* EXERCISE DESCRIPTION:
Search the material below for the string "joints" and list each line that holds it.

* RECORDS:
★ ★ ★ ★

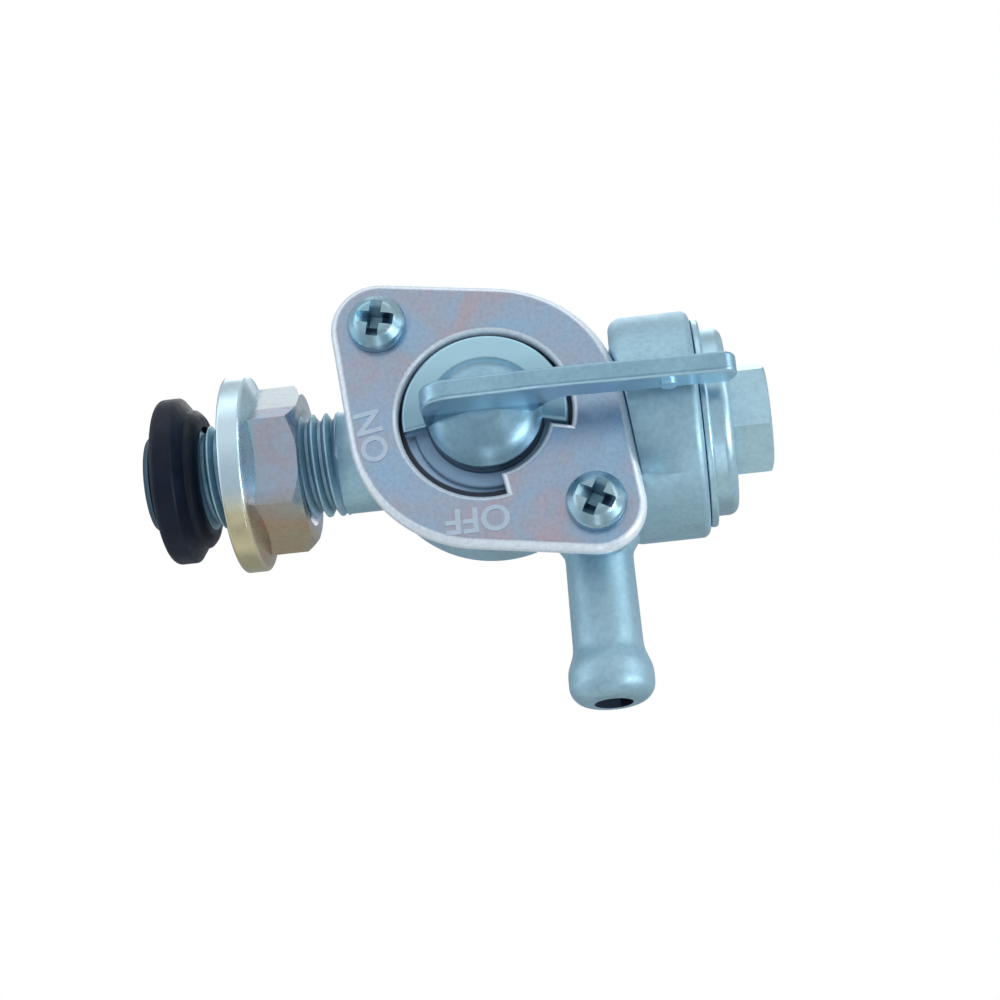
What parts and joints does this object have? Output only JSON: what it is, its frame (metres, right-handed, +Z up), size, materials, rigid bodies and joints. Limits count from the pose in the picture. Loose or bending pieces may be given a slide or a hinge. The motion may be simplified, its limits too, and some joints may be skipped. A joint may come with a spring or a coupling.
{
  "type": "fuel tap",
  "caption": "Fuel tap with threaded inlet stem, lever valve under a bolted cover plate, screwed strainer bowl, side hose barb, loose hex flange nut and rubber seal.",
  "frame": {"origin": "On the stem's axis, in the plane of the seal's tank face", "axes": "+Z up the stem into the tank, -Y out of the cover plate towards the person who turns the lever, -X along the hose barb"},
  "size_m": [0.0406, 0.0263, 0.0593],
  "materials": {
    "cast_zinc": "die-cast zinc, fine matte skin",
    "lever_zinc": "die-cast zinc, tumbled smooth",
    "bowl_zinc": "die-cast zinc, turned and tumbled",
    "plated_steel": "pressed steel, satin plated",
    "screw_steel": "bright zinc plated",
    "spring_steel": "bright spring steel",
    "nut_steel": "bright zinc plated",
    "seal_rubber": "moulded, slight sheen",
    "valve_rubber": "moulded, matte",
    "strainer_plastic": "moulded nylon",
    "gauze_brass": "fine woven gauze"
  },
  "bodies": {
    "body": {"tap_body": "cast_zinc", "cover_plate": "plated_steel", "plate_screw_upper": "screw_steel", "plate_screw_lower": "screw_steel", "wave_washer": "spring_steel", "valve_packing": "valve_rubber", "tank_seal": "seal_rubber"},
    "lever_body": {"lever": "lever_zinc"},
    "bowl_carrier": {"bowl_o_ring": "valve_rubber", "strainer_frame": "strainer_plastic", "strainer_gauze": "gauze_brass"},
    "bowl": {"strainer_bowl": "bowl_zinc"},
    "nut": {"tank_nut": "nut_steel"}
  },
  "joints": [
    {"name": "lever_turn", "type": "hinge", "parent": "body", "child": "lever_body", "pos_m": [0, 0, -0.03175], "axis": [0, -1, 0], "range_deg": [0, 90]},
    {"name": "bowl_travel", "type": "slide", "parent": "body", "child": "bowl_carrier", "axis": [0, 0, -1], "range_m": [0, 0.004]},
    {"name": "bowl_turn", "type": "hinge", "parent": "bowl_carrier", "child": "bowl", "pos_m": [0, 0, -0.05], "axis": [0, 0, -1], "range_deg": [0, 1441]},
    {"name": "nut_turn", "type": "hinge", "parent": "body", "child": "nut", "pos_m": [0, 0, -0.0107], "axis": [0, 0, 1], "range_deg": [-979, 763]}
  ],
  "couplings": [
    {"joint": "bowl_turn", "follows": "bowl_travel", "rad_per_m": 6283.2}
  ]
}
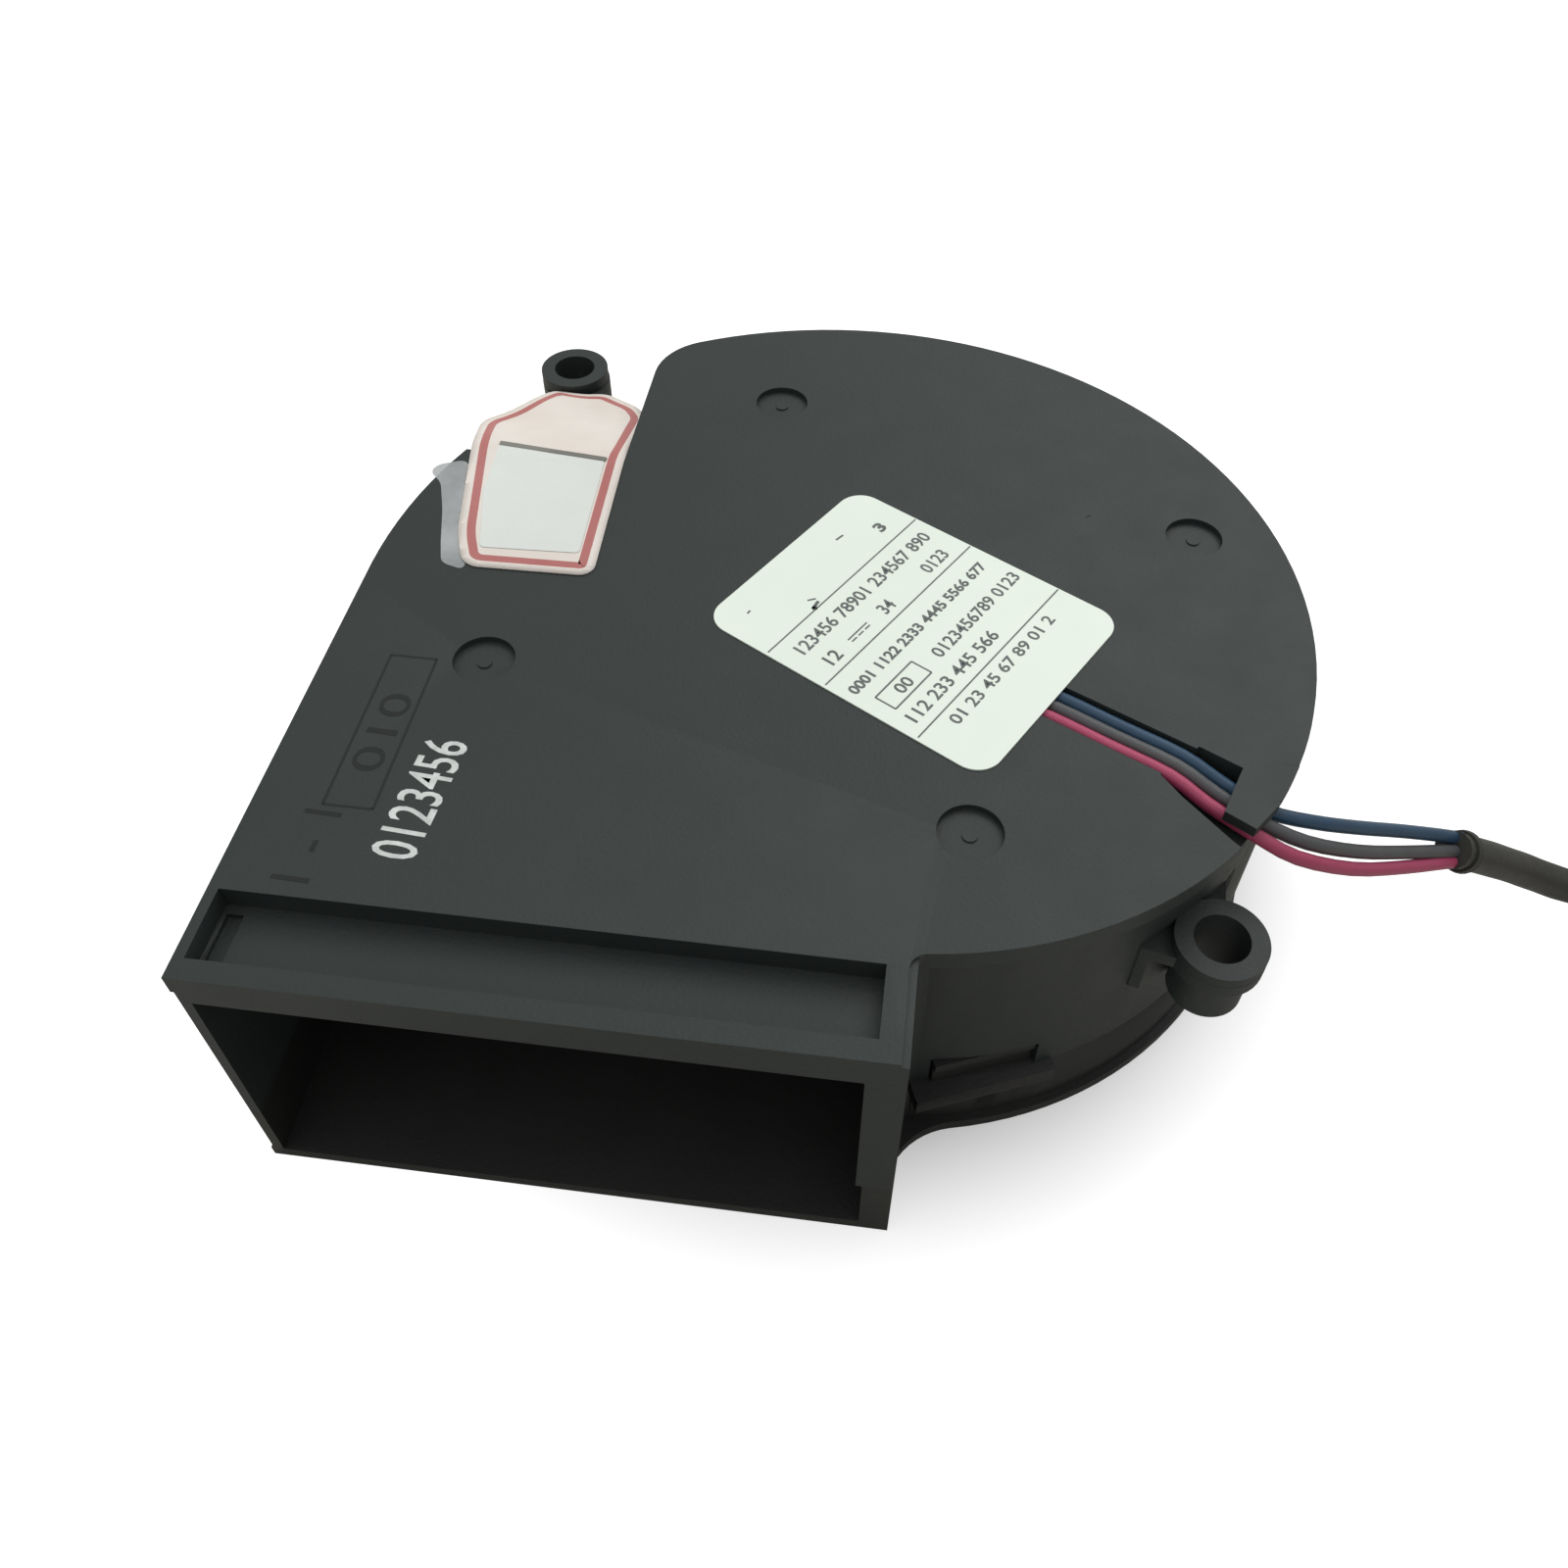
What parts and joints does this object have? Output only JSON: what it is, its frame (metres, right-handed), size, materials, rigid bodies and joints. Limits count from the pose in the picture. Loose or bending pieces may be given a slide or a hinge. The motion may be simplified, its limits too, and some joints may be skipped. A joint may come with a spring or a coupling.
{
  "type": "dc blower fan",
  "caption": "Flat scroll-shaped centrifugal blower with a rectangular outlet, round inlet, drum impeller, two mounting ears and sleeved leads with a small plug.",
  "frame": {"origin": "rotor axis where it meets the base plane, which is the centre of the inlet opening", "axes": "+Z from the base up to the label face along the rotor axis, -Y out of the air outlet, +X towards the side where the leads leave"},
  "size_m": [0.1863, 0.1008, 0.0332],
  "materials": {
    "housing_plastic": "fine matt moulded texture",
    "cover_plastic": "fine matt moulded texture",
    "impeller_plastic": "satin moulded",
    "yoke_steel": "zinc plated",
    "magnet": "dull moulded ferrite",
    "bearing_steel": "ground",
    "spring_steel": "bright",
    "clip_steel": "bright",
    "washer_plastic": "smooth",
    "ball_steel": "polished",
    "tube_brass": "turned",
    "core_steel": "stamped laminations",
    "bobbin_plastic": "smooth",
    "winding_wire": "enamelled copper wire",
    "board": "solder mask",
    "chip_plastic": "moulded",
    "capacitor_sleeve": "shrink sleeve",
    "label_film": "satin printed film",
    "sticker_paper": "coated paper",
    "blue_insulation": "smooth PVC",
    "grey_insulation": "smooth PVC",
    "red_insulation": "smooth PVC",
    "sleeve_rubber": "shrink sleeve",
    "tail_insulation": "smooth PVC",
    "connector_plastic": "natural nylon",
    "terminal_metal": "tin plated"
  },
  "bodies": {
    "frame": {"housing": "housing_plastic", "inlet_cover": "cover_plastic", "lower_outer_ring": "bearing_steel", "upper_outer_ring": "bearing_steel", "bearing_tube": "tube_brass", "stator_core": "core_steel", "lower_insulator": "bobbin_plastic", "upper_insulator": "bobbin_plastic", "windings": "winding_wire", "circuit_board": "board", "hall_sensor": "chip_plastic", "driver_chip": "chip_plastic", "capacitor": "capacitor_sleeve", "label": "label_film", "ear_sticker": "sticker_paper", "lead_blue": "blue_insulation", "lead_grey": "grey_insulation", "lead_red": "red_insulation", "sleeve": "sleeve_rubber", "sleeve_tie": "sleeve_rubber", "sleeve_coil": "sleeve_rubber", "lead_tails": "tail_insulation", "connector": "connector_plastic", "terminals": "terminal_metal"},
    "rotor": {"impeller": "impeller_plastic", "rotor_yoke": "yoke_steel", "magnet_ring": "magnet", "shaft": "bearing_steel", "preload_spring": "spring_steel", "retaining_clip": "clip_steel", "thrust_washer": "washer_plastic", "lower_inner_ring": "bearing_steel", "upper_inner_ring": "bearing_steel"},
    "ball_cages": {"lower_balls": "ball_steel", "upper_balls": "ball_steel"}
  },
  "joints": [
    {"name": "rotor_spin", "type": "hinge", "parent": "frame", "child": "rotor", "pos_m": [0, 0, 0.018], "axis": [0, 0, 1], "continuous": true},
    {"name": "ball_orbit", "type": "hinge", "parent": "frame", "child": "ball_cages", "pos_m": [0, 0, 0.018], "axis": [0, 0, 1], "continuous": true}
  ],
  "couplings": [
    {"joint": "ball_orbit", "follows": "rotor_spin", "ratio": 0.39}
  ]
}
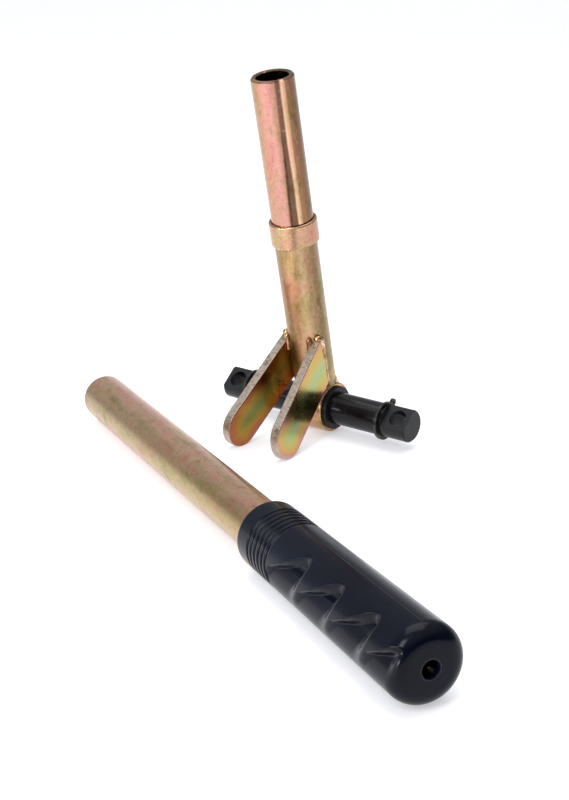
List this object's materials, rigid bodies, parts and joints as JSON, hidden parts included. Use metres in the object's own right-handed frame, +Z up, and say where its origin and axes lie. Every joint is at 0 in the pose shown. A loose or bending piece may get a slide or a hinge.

★ ★ ★ ★

* WRITTEN SOLUTION:
What parts and joints does this object have? Output only JSON: what it is, its frame (metres, right-handed, +Z up), size, materials, rigid bodies and joints. Limits count from the pose in the picture. Loose or bending pieces may be given a slide or a hinge. The motion may be simplified, its limits too, and some joints may be skipped. A joint may come with a spring or a coupling.
  "joints": [
What parts and joints does this object have? Output only JSON: what it is, its frame (metres, right-handed), size, materials, rigid bodies and joints. Limits count from the pose in the picture. Loose or bending pieces may be given a slide or a hinge. The motion may be simplified, its limits too, and some joints may be skipped. A joint may come with a spring or a coupling.
  "joints": [
List this object's materials, rigid bodies, parts and joints as JSON, hidden parts included. Use metres in the object's own right-handed frame, +Z up, and say where its origin and axes lie. Every joint is at 0 in the pose shown. A loose or bending piece may get a slide or a hinge.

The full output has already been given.